Il lockdown deciso dal governo in seguito all’epidemia ha portato anche alla chiusura di fatto del comparto che si definisce Horeca (hotel, ristorazione, bar) e rischia di segnare una svolta drammatica in particolare per i ristoranti italiani. In cinque anni, dalla fine del 2014 alla fine del 2019, il numero di esercizi di “ristorazione con somministrazione” è cresciuto del 19%, secondo i dati UnionCamere (a Roma, città turistica per eccellenza, l’aumento è stato di quasi il 23%). Una crescita che è andata di pari passo con l’aumento dell’interesse per la cucina e i ristoranti in tv, col successo dei format culinari.
Il comparto, stando alle cifre fornite l’anno scorso dalla Camera di Commercio di Milano, impiegava 1,4 milioni di persone. Sempre nel 2019, secondo un rapporto Fipe (Federazione dei Pubblici Esercizi), gli italiani hanno speso per mangiare fuori, al ristorante ma anche al bar, 36 miliardi di euro.

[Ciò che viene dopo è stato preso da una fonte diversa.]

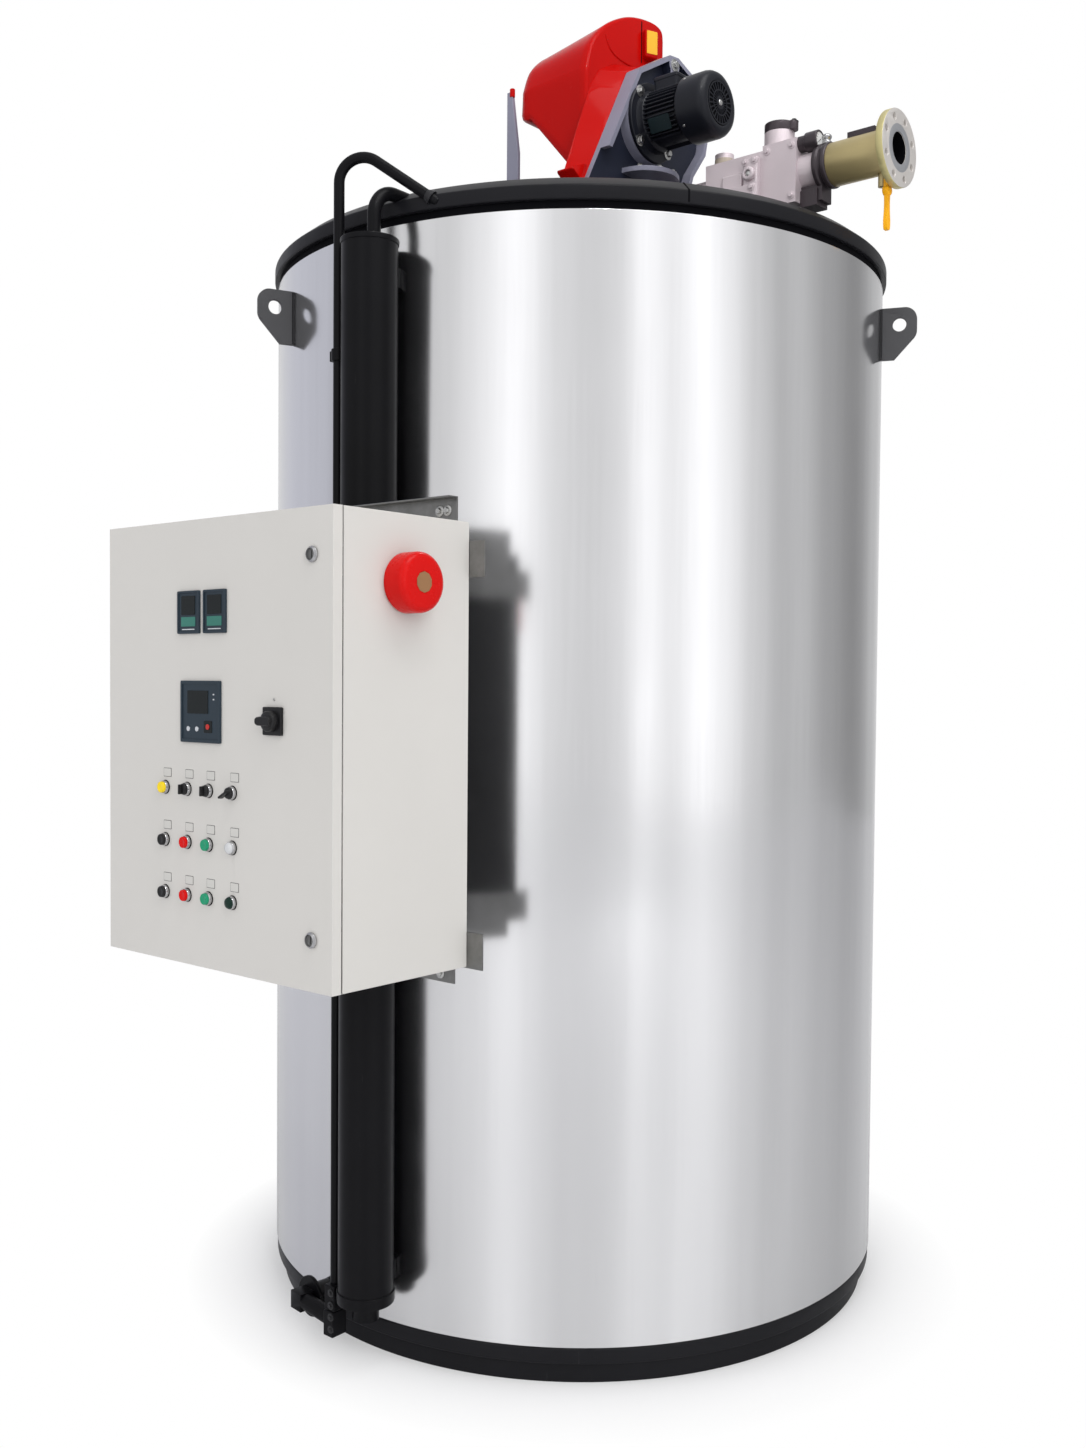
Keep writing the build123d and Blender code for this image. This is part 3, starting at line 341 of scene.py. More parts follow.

# %% Paints, castings and plastics
# Each is a finish, the slot it belongs to, a name and a colour. Then come roughness, tone, grain, dust with painted
# top light, scratches, bump and specular level, and last metallic, coat and depth of relief where they differ from the
# usual.
PAINT_RELIEF = 0.0004
COAT_ROUGHNESS = 0.08
PAINTS = (
    ("black_paint", "black_paint", "black enamel", (0.010, 0.010, 0.012), 0.36, 0.15, 500, 0.045, 0.05, 0.12, 0.12),
    ("gap_black", "black_paint", "shadowed gap", (0.003, 0.003, 0.004), 0.7, 0.1, 500, 0, 0, 0.1, 0.05),
    ("pipe_black", "black_paint", "pipe enamel", (0.004, 0.004, 0.005), 0.32, 0.3, 380, 0.01, 0.03, 0.25, 0.12),
    ("lug_grey", "black_paint", "lug paint", (0.070, 0.070, 0.074), 0.45, 0.2, 500, 0.04, 0.1, 0.3, 0.3),
    ("dark_bolt", "black_paint", "oiled bolt", (0.020, 0.020, 0.022), 0.38, 0.2, 500, 0.03, 0.05, 0.2, 0.3),
    ("weld_grey", "black_paint", "painted weld", (0.012, 0.012, 0.014), 0.35, 0.3, 220, 0, 0.1, 0.8, 0.3, 0, 0, 0.0012),
    ("cabinet_paint", "cabinet_paint", "cabinet powder coat", (0.62, 0.605, 0.575), 0.45, 0.015, 1400, 0.02, 0, 0.2,
     0.25),
    # A dark grey for the cabinet's back: painted shade, so that its mirror image in the jacket comes out dark.
    ("cabinet_back", "cabinet_paint", "cabinet back", (0.045, 0.045, 0.047), 0.55, 0.1, 500, 0.02, 0.05, 0.2, 0.2),
    ("tag_white", "cabinet_paint", "engraved tag", (0.60, 0.59, 0.56), 0.40, 0.02, 900, 0, 0, 0.15, 0.3),
    ("tag_line", "cabinet_paint", "tag outline", (0.07, 0.07, 0.07), 0.50, 0.02, 900, 0, 0, 0.15, 0.5),
    ("red_gloss", "red_gloss", "burner red", (0.45, 0.003, 0.002), 0.22, 0.06, 300, 0, 0.01, 0.10, 0.05, 0, 0.10),
    ("burner_grey", "burner_grey", "burner grey", (0.085, 0.09, 0.125), 0.45, 0.15, 420, 0.04, 0.05, 0.30, 0.3),
    # Lit and shaded copies of the burner grey: a painted-light pale grey and a painted-shade navy.
    ("pale_grey", "burner_grey", "casting grey", (0.22, 0.22, 0.285), 0.40, 0.12, 420, 0.04, 0.1, 0.30, 0.4),
    ("deep_navy", "burner_grey", "casting navy", (0.014, 0.017, 0.032), 0.42, 0.2, 420, 0.03, 0.05, 0.3, 0.25),
    ("motor_black", "motor_black", "motor black", (0.009, 0.010, 0.015), 0.36, 0.2, 600, 0.03, 0.04, 0.2, 0.25),
    ("plate_green", "motor_black", "blank plate", (0.010, 0.020, 0.023), 0.35, 0.15, 600, 0, 0.1, 0.15, 0.3),
    ("cast_aluminium", "cast_aluminium", "sand-cast alloy", (0.66, 0.58, 0.61), 0.50, 0.10, 260, 0, 0, 0.5, 0.5, 0.35,
     0, 0.0005),
    ("plug_beige", "cast_aluminium", "beige plug", (0.42, 0.36, 0.29), 0.55, 0.12, 300, 0, 0, 0.3, 0.5),
    ("yellow_zinc", "yellow_zinc", "yellow passivate", (0.50, 0.41, 0.20), 0.36, 0.12, 300, 0.02, 0.05, 0.15, 0.5,
     0.55),
    ("flange_steel", "flange_steel", "turned steel", (0.64, 0.61, 0.58), 0.42, 0.06, 500, 0, 0.10, 0.15, 0.5, 0.45),
    ("gold_rim", "flange_steel", "yellow flange edge", (0.56, 0.50, 0.24), 0.40, 0.08, 400, 0, 0.05, 0.15, 0.5, 0.5),
    ("bore_steel", "flange_steel", "bored steel", (0.40, 0.41, 0.43), 0.35, 0.08, 400, 0, 0.05, 0.15, 0.5, 0.6),
    ("dark_iron", "dark_iron", "dark iron", (0.060, 0.048, 0.055), 0.34, 0.25, 320, 0.03, 0.12, 0.3, 0.5, 0.4),
    ("dial_white", "dark_iron", "dial face", (0.72, 0.72, 0.71), 0.35, 0.03, 600, 0, 0, 0.15, 0.5),
    ("black_plastic", "black_plastic", "black plastic", (0.008, 0.008, 0.009), 0.38, 0.1, 900, 0.02, 0.03, 0.15, 0.35),
    ("seal_black", "black_plastic", "foam seal", (0.010, 0.010, 0.010), 0.85, 0.2, 1500, 0.05, 0, 0.6, 0.1),
    ("instrument_case", "instrument_case", "slate plastic", (0.022, 0.036, 0.050), 0.45, 0.08, 900, 0.02, 0.02, 0.2,
     0.3),
    ("screen_black", "instrument_case", "display glass", (0.006, 0.009, 0.009), 0.16, 0.1, 200, 0, 0, 0.02, 0.3),
    ("key_green", "instrument_case", "green key pad", (0.045, 0.19, 0.15), 0.45, 0.1, 700, 0, 0, 0.15, 0.25),
    ("key_white", "instrument_case", "white key", (0.55, 0.57, 0.60), 0.45, 0.05, 700, 0, 0, 0.15, 0.5),
    ("key_red", "instrument_case", "red key", (0.50, 0.02, 0.015), 0.45, 0.05, 700, 0, 0, 0.15, 0.5),
    ("red_plastic", "red_plastic", "red plastic", (0.62, 0.005, 0.004), 0.26, 0.05, 700, 0, 0.02, 0.1, 0.1, 0, 0.12),
    ("sounder_tan", "red_plastic", "sounder membrane", (0.36, 0.18, 0.075), 0.55, 0.25, 300, 0.05, 0, 0.15, 0.5),
    ("green_plastic", "green_plastic", "green plastic", (0.008, 0.28, 0.14), 0.28, 0.05, 700, 0.02, 0.02, 0.1, 0.25, 0,
     0.2),
    ("yellow_plastic", "yellow_plastic", "yellow plastic", (0.90, 0.66, 0.01), 0.32, 0.05, 700, 0, 0.02, 0.1, 0.25, 0,
     0.2),
    ("label_yellow", "yellow_plastic", "yellow plate", (0.76, 0.40, 0.02), 0.40, 0.06, 500, 0, 0.05, 0.15, 0.3),
    ("lever_yellow", "yellow_plastic", "dipped lever", (0.90, 0.42, 0.005), 0.40, 0.08, 400, 0, 0.03, 0.2, 0.3),
    ("lamp_lens", "lamp_lens", "clear lens", (0.74, 0.76, 0.78), 0.12, 0.03, 300, 0, 0, 0.1, 0.5, 0, 0.8),
    ("green_lens", "lamp_lens", "green lens", (0.003, 0.022, 0.015), 0.15, 0.05, 400, 0, 0, 0.05, 0.2, 0, 0.1),
    ("white_lens", "lamp_lens", "milk lens", (0.60, 0.61, 0.62), 0.22, 0.03, 400, 0, 0, 0.05, 0.5, 0, 0.5),
    ("wire_grey", "galvanised", "duct plastic", (0.42, 0.43, 0.44), 0.55, 0.05, 600, 0.05, 0, 0.15, 0.5))
for key, slot, name, colour, rough, tone, grain, dust_and_top_light, scratches, bump, specular, *rest in PAINTS:
    metallic, coat, relief = (rest + [0.0, 0.0, PAINT_RELIEF][len(rest):])
    values = {"Colour": (*colour, 1), "Roughness": rough, "Tone": tone, "Grain Scale": grain, "Dust And Top Light": dust_and_top_light,
              "Scratches": scratches}
    FINISH[key] = new_finish(name, SKIN, values, bump, relief, Metallic=metallic, Specular_IOR_Level=specular,
                         Coat_Weight=coat, Coat_Roughness=COAT_ROUGHNESS)
SLOT_OF = {row["node"]: row["material_slot"] for row in frame["record"]["subparts"]}
BODY_OF = {node: item["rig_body"] for node, item in NODES.items()}
for node_name, item in NODES.items():
    item.data.materials.clear()
    item.data.materials.append(FINISH[SLOT_OF[node_name]])
print("finishes", len(FINISH))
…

Il cibo, anche quello cucinato da altri, è uno di quei beni di cui non si può fare a meno. E dunque grazie anche alla liberalizzazione delle licenze e all’aumento del turismo – solo per i primi 10 mesi del 2019 l’Enit ha stimato una spesa dei turisti stranieri in Italia di 40 miliardi di euro – in molti si sono lanciati nella ristorazione, sicuri di guadagnare.
Ma la mortalità delle imprese è piuttosto elevata, mentre la produttività resta bassa. Sempre secondo la Fipe, il valore aggiunto per unità di lavoro – diminuito del 9% tra il 2008 e il 2018 – è di 38.700 euro,cioè il 41% più basso rispetto al dato complessivo dell’intera economia italiana. Nel 2018 il tasso di mortalità delle imprese della ristorazione è calato al 7,4 rispetto al 7,7 di un anno prima, ma è diminuito anche il tasso di natalità: dal 4,7 al 4.